■ **TASK OBJECTIVE**
Please quote the material exactly, every line of it.

#### COLLECTED MATERIAL

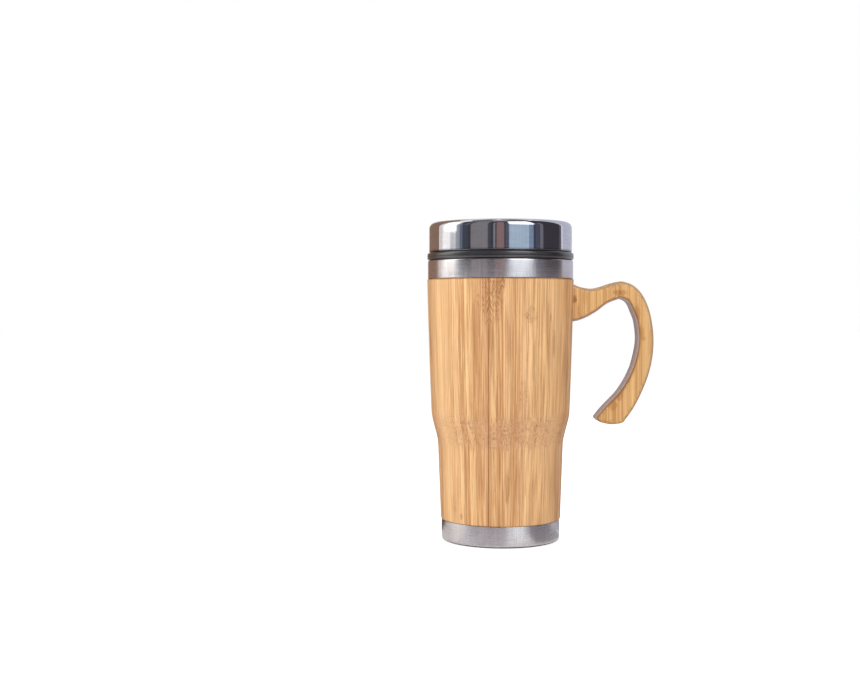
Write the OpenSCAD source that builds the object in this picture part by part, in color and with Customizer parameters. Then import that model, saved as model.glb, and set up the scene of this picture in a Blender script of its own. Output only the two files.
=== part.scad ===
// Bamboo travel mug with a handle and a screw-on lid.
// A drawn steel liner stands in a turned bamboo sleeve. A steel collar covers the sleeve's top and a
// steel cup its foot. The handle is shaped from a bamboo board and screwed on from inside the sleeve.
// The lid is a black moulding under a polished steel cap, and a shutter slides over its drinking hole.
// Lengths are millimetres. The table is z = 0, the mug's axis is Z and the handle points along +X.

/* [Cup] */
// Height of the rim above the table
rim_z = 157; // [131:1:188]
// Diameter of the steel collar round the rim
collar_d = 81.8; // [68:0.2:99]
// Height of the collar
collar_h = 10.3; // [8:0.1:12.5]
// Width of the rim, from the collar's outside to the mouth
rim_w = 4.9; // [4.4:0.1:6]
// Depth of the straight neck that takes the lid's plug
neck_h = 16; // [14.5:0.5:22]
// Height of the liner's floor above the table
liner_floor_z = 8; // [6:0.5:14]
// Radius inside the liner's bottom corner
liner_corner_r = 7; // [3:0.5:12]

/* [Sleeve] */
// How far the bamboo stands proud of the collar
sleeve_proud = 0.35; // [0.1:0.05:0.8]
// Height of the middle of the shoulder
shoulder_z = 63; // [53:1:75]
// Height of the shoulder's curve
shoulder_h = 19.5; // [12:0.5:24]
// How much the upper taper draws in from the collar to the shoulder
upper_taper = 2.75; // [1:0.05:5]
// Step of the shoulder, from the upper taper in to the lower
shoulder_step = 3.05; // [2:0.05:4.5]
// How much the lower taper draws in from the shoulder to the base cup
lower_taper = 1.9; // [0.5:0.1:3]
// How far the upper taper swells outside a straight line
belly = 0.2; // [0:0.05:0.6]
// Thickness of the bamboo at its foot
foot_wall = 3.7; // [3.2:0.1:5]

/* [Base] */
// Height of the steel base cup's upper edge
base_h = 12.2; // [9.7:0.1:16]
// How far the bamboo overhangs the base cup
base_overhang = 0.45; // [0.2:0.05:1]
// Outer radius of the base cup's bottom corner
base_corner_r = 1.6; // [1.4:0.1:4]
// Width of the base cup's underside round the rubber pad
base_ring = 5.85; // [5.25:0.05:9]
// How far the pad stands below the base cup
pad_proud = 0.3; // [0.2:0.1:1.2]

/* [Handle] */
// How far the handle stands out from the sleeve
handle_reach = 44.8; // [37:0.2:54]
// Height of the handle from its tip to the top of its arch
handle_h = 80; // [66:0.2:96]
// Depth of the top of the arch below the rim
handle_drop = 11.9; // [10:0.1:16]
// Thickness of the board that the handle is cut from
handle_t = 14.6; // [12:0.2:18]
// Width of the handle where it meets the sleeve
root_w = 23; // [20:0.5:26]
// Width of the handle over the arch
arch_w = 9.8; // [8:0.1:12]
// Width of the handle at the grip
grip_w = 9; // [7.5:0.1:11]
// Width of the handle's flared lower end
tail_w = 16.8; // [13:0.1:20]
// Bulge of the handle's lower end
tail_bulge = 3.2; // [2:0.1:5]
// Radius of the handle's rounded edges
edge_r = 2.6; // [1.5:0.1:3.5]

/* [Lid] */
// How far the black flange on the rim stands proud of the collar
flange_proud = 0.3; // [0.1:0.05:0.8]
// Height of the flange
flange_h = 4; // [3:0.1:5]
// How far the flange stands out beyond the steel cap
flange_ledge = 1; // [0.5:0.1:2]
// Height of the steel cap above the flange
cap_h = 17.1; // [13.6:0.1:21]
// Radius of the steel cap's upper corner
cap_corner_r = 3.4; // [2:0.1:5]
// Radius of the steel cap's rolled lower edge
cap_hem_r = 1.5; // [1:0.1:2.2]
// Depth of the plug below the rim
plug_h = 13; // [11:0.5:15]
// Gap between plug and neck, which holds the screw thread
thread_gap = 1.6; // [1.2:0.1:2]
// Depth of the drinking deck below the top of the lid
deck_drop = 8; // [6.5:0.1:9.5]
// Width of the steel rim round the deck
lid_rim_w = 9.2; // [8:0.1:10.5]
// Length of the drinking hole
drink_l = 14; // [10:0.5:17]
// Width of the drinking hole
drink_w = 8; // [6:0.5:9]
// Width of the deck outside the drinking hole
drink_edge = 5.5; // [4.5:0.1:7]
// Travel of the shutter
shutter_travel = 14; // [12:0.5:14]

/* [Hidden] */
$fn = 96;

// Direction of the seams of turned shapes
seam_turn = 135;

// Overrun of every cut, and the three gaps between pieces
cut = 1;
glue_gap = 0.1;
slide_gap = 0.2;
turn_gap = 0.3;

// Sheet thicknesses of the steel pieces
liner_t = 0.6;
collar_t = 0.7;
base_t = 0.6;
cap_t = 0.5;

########

■ **FINISHED EXERCISE**
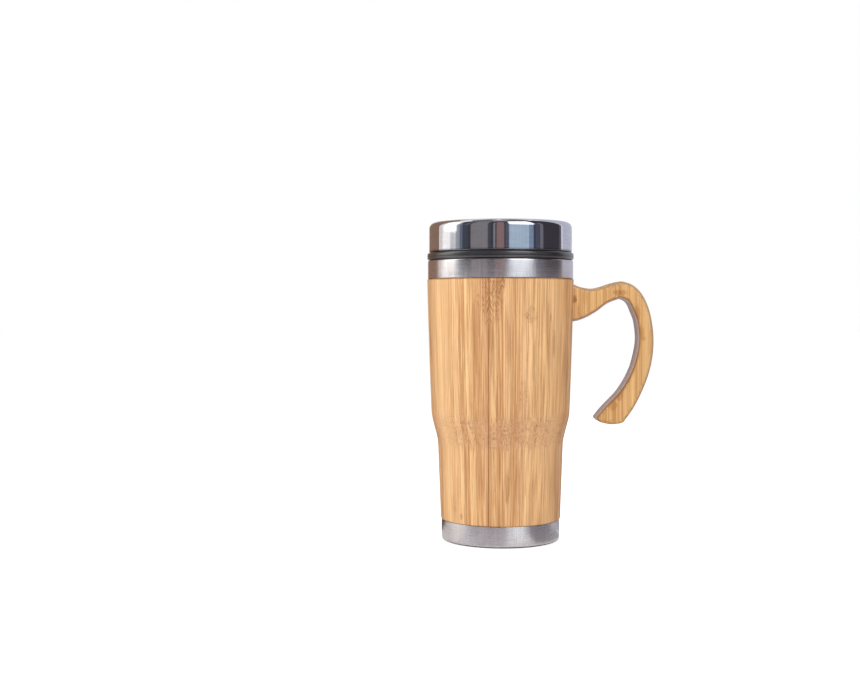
Write the OpenSCAD source that builds the object in this picture part by part, in color and with Customizer parameters. Then import that model, saved as model.glb, and set up the scene of this picture in a Blender script of its own. Output only the two files.
=== part.scad ===
// Bamboo travel mug with a handle and a screw-on lid.
// A drawn steel liner stands in a turned bamboo sleeve. A steel collar covers the sleeve's top and a
// steel cup its foot. The handle is shaped from a bamboo board and screwed on from inside the sleeve.
// The lid is a black moulding under a polished steel cap, and a shutter slides over its drinking hole.
// Lengths are millimetres. The table is z = 0, the mug's axis is Z and the handle points along +X.

/* [Cup] */
// Height of the rim above the table
rim_z = 157; // [131:1:188]
// Diameter of the steel collar round the rim
collar_d = 81.8; // [68:0.2:99]
// Height of the collar
collar_h = 10.3; // [8:0.1:12.5]
// Width of the rim, from the collar's outside to the mouth
rim_w = 4.9; // [4.4:0.1:6]
// Depth of the straight neck that takes the lid's plug
neck_h = 16; // [14.5:0.5:22]
// Height of the liner's floor above the table
liner_floor_z = 8; // [6:0.5:14]
// Radius inside the liner's bottom corner
liner_corner_r = 7; // [3:0.5:12]

/* [Sleeve] */
// How far the bamboo stands proud of the collar
sleeve_proud = 0.35; // [0.1:0.05:0.8]
// Height of the middle of the shoulder
shoulder_z = 63; // [53:1:75]
// Height of the shoulder's curve
shoulder_h = 19.5; // [12:0.5:24]
// How much the upper taper draws in from the collar to the shoulder
upper_taper = 2.75; // [1:0.05:5]
// Step of the shoulder, from the upper taper in to the lower
shoulder_step = 3.05; // [2:0.05:4.5]
// How much the lower taper draws in from the shoulder to the base cup
lower_taper = 1.9; // [0.5:0.1:3]
// How far the upper taper swells outside a straight line
belly = 0.2; // [0:0.05:0.6]
// Thickness of the bamboo at its foot
foot_wall = 3.7; // [3.2:0.1:5]

/* [Base] */
// Height of the steel base cup's upper edge
base_h = 12.2; // [9.7:0.1:16]
// How far the bamboo overhangs the base cup
base_overhang = 0.45; // [0.2:0.05:1]
// Outer radius of the base cup's bottom corner
base_corner_r = 1.6; // [1.4:0.1:4]
// Width of the base cup's underside round the rubber pad
base_ring = 5.85; // [5.25:0.05:9]
// How far the pad stands below the base cup
pad_proud = 0.3; // [0.2:0.1:1.2]

/* [Handle] */
// How far the handle stands out from the sleeve
handle_reach = 44.8; // [37:0.2:54]
// Height of the handle from its tip to the top of its arch
handle_h = 80; // [66:0.2:96]
// Depth of the top of the arch below the rim
handle_drop = 11.9; // [10:0.1:16]
// Thickness of the board that the handle is cut from
handle_t = 14.6; // [12:0.2:18]
// Width of the handle where it meets the sleeve
root_w = 23; // [20:0.5:26]
// Width of the handle over the arch
arch_w = 9.8; // [8:0.1:12]
// Width of the handle at the grip
grip_w = 9; // [7.5:0.1:11]
// Width of the handle's flared lower end
tail_w = 16.8; // [13:0.1:20]
// Bulge of the handle's lower end
tail_bulge = 3.2; // [2:0.1:5]
// Radius of the handle's rounded edges
edge_r = 2.6; // [1.5:0.1:3.5]

/* [Lid] */
// How far the black flange on the rim stands proud of the collar
flange_proud = 0.3; // [0.1:0.05:0.8]
// Height of the flange
flange_h = 4; // [3:0.1:5]
// How far the flange stands out beyond the steel cap
flange_ledge = 1; // [0.5:0.1:2]
// Height of the steel cap above the flange
cap_h = 17.1; // [13.6:0.1:21]
// Radius of the steel cap's upper corner
cap_corner_r = 3.4; // [2:0.1:5]
// Radius of the steel cap's rolled lower edge
cap_hem_r = 1.5; // [1:0.1:2.2]
// Depth of the plug below the rim
plug_h = 13; // [11:0.5:15]
// Gap between plug and neck, which holds the screw thread
thread_gap = 1.6; // [1.2:0.1:2]
// Depth of the drinking deck below the top of the lid
deck_drop = 8; // [6.5:0.1:9.5]
// Width of the steel rim round the deck
lid_rim_w = 9.2; // [8:0.1:10.5]
// Length of the drinking hole
drink_l = 14; // [10:0.5:17]
// Width of the drinking hole
drink_w = 8; // [6:0.5:9]
// Width of the deck outside the drinking hole
drink_edge = 5.5; // [4.5:0.1:7]
// Travel of the shutter
shutter_travel = 14; // [12:0.5:14]

/* [Hidden] */
$fn = 96;

// Direction of the seams of turned shapes
seam_turn = 135;

// Overrun of every cut, and the three gaps between pieces
cut = 1;
glue_gap = 0.1;
slide_gap = 0.2;
turn_gap = 0.3;

// Sheet thicknesses of the steel pieces
liner_t = 0.6;
collar_t = 0.7;
base_t = 0.6;
cap_t = 0.5;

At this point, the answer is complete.